Inanna smirked haughtily.

Lukas smirked back.

And slammed his other leg, foot-forward, right into her left knee.

Inanna had once taught him that an average person was actually three times stronger than what they believed. And yet, most people never used the strength except under dire circumstances where their mind entered a tunnel-vision. It was this inhibition that kept the average human being from destroying themselves while fighting.

Luckily for him, fighting without inhibitions was precisely what Neural Suppression was all about.

The concept behind Pammachon was maintaining a constant flux of lifeforce to create singular points of kinetic force, liberating each one with pinpoint precision when necessary. Inanna had used an analogy of wielding a knife to shatter a wall by probing at all the weakest link, employing the maximum kinetic force to break the whole structure down.

When one added lifeforce and adrenaline to the mix, the art was amped up to also generate explosive strength.

That was essentially what had just happened.
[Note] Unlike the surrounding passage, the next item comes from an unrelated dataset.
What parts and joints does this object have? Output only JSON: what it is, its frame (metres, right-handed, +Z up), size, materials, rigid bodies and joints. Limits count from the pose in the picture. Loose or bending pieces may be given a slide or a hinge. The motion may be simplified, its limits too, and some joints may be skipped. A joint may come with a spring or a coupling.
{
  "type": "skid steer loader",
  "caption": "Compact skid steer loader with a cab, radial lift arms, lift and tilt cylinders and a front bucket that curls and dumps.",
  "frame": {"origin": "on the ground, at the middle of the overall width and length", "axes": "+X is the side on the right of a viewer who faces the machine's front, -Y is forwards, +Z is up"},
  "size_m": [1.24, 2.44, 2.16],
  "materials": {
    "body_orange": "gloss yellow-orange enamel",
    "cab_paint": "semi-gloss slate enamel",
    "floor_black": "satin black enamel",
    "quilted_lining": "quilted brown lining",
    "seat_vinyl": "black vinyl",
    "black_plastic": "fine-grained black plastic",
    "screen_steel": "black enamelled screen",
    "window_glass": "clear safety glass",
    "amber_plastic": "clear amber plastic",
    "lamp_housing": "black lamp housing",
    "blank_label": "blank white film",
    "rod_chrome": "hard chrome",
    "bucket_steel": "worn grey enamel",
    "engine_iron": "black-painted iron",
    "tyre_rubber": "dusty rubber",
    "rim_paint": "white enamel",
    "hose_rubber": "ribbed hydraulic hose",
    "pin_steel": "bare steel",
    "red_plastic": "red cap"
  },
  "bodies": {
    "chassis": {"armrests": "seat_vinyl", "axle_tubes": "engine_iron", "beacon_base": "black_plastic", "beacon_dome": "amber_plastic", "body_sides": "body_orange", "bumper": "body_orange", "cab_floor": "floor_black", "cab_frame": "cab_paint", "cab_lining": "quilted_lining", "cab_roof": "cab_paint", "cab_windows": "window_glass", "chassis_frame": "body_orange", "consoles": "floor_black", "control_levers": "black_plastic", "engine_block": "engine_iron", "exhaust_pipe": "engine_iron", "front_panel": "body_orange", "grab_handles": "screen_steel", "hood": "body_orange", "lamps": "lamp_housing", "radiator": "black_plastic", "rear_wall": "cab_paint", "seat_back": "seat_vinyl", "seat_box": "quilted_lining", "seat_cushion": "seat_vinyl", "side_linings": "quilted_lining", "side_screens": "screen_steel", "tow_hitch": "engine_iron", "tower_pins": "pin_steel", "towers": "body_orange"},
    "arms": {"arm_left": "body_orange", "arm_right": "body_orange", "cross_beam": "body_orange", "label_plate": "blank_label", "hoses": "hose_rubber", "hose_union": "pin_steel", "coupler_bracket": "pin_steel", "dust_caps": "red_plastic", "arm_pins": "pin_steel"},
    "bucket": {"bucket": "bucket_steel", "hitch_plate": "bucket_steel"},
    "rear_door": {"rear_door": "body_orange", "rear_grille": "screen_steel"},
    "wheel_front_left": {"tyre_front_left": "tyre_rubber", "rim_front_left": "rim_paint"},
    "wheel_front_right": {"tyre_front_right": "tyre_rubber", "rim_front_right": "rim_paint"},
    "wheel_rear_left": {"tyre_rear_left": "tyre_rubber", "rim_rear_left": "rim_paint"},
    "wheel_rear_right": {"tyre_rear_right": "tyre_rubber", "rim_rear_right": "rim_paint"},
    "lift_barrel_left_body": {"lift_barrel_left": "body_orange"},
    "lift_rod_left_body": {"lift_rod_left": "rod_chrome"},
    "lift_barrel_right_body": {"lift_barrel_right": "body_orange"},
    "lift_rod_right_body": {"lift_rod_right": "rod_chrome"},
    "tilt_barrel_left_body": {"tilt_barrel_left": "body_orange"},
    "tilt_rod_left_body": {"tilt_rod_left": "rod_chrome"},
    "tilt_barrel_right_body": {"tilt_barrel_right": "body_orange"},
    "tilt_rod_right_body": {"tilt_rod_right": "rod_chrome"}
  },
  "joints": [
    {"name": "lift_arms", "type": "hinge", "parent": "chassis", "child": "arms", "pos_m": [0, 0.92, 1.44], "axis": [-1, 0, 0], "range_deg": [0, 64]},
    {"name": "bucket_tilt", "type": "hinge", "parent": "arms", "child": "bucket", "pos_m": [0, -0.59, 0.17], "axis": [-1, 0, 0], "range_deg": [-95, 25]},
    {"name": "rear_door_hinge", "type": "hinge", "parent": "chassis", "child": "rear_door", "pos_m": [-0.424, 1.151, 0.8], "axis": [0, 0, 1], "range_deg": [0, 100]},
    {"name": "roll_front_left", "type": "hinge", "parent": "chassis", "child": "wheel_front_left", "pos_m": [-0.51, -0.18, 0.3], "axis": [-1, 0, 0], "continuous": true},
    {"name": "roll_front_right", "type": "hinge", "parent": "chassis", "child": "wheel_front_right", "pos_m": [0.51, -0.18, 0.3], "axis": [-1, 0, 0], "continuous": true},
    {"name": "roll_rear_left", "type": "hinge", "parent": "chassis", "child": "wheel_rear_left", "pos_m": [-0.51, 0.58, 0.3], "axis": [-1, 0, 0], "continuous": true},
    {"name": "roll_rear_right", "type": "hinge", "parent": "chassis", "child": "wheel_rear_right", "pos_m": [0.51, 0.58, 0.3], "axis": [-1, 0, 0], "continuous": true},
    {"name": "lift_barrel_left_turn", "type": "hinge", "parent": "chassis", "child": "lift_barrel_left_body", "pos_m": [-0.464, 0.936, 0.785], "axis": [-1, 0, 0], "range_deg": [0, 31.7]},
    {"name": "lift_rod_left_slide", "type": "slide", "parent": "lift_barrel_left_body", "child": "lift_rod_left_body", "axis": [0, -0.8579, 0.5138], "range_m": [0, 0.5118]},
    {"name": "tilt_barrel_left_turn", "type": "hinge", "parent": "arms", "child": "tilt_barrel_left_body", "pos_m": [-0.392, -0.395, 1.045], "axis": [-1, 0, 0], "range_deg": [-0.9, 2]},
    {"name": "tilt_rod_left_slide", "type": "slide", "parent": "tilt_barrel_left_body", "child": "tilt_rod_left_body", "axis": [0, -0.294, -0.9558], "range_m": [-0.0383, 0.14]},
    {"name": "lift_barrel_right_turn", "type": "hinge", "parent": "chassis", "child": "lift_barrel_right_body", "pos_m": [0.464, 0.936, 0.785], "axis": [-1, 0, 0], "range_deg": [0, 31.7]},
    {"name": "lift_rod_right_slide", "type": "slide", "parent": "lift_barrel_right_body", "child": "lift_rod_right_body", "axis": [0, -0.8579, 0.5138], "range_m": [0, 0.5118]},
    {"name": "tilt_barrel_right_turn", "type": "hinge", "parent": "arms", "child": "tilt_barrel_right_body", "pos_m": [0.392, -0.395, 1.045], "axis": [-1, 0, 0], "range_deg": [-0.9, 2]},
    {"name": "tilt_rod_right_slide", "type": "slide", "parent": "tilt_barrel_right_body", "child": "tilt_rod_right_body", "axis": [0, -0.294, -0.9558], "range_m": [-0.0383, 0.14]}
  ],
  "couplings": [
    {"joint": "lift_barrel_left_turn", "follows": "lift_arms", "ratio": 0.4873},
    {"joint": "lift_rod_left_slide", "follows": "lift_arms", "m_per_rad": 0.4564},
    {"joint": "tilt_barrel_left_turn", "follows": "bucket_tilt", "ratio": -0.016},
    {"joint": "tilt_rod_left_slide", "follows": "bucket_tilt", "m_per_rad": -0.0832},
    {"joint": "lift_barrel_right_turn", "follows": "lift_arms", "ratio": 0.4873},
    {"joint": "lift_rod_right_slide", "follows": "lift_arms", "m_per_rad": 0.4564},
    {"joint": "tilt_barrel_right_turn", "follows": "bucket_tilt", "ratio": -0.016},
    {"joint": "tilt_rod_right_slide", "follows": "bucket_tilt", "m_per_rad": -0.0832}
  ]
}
Her knee popped like a balloon from the force of his strike, dislocating the ball from its socket as Inanna let out something that, if he didn’t know any better, sounded like a muffled whimper.

And then she looked at him.

Wounded lions wished they looked half as savage as she did right there. It was no surprise, really, that Lukas found himself wishing he were dead at that very moment.

Before he knew it, she traversed the distance between them and slammed her fist into his stomach.

“Gah!”

Lukas practically folded in half. Air rushed out of his lungs first, followed by saliva and stomach acid and what felt like half of his internal organs.

It hurt. Damn, it hurt. Several of his ribs snapped despite his lifeforce-enhanced reinforcement. In the back of his mind, he genuinely wondered whether he’d actually been split in half, as the pain seemed to cut straight through him, from front to back.

By the time his pain-addled brain had registered what was happening, he was spinning. Or, not spinning, per se. He was being moved around.

Like a log.

Round and round.

Even before the nausea and vertigo had a chance to settle into his system, he was skidding across the floor like a broken rag doll.

“Kah! Fuck!”

Everything hurt. His chest was on fire. His limbs felt like lead. His pain receptors were clearly being soaked in magma. His head throbbed like it was just about to explode. Every time his heart palpitated, it seemed as if it was pumping agony throughout his system rather than blood. Every time he drew breath, something inside of him tore and screeched in agony.

Yet, despite all that, a maniacal grin burst from his lips.

“Did… Did I win?”

The last thing he remembered was a strange look on his mentor’s face as his world turned to black.